>>>>

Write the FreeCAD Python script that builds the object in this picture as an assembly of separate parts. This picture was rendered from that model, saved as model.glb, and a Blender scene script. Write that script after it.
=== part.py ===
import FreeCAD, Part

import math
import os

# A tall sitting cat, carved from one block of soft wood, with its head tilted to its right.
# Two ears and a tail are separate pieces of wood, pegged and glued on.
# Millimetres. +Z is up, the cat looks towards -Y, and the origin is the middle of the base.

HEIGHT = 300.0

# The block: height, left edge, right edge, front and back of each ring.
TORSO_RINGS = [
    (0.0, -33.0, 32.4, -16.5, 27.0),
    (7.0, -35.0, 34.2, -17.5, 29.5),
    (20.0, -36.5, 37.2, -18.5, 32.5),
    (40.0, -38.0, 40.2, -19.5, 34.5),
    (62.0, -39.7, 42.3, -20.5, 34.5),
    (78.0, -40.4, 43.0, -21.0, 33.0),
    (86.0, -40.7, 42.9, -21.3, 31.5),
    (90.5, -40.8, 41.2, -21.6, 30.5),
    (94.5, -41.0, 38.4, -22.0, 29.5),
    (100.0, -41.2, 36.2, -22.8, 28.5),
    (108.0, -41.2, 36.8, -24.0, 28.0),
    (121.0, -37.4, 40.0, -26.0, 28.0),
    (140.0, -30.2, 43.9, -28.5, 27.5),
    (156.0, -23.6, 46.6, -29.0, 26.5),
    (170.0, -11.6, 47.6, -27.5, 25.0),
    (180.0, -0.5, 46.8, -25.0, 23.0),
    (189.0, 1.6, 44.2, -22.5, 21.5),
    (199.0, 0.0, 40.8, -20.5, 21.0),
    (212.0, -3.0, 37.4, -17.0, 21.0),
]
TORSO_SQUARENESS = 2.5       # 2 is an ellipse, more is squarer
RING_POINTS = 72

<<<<

• SET EXERCISE
Repeat the data in its entirety, character for character.

• RESPONSE TO THE TASK
Write the FreeCAD Python script that builds the object in this picture as an assembly of separate parts. This picture was rendered from that model, saved as model.glb, and a Blender scene script. Write that script after it.
=== part.py ===
import FreeCAD, Part

import math
import os

# A tall sitting cat, carved from one block of soft wood, with its head tilted to its right.
# Two ears and a tail are separate pieces of wood, pegged and glued on.
# Millimetres. +Z is up, the cat looks towards -Y, and the origin is the middle of the base.

HEIGHT = 300.0

# The block: height, left edge, right edge, front and back of each ring.
TORSO_RINGS = [
    (0.0, -33.0, 32.4, -16.5, 27.0),
    (7.0, -35.0, 34.2, -17.5, 29.5),
    (20.0, -36.5, 37.2, -18.5, 32.5),
    (40.0, -38.0, 40.2, -19.5, 34.5),
    (62.0, -39.7, 42.3, -20.5, 34.5),
    (78.0, -40.4, 43.0, -21.0, 33.0),
    (86.0, -40.7, 42.9, -21.3, 31.5),
    (90.5, -40.8, 41.2, -21.6, 30.5),
    (94.5, -41.0, 38.4, -22.0, 29.5),
    (100.0, -41.2, 36.2, -22.8, 28.5),
    (108.0, -41.2, 36.8, -24.0, 28.0),
    (121.0, -37.4, 40.0, -26.0, 28.0),
    (140.0, -30.2, 43.9, -28.5, 27.5),
    (156.0, -23.6, 46.6, -29.0, 26.5),
    (170.0, -11.6, 47.6, -27.5, 25.0),
    (180.0, -0.5, 46.8, -25.0, 23.0),
    (189.0, 1.6, 44.2, -22.5, 21.5),
    (199.0, 0.0, 40.8, -20.5, 21.0),
    (212.0, -3.0, 37.4, -17.0, 21.0),
]
TORSO_SQUARENESS = 2.5       # 2 is an ellipse, more is squarer
RING_POINTS = 72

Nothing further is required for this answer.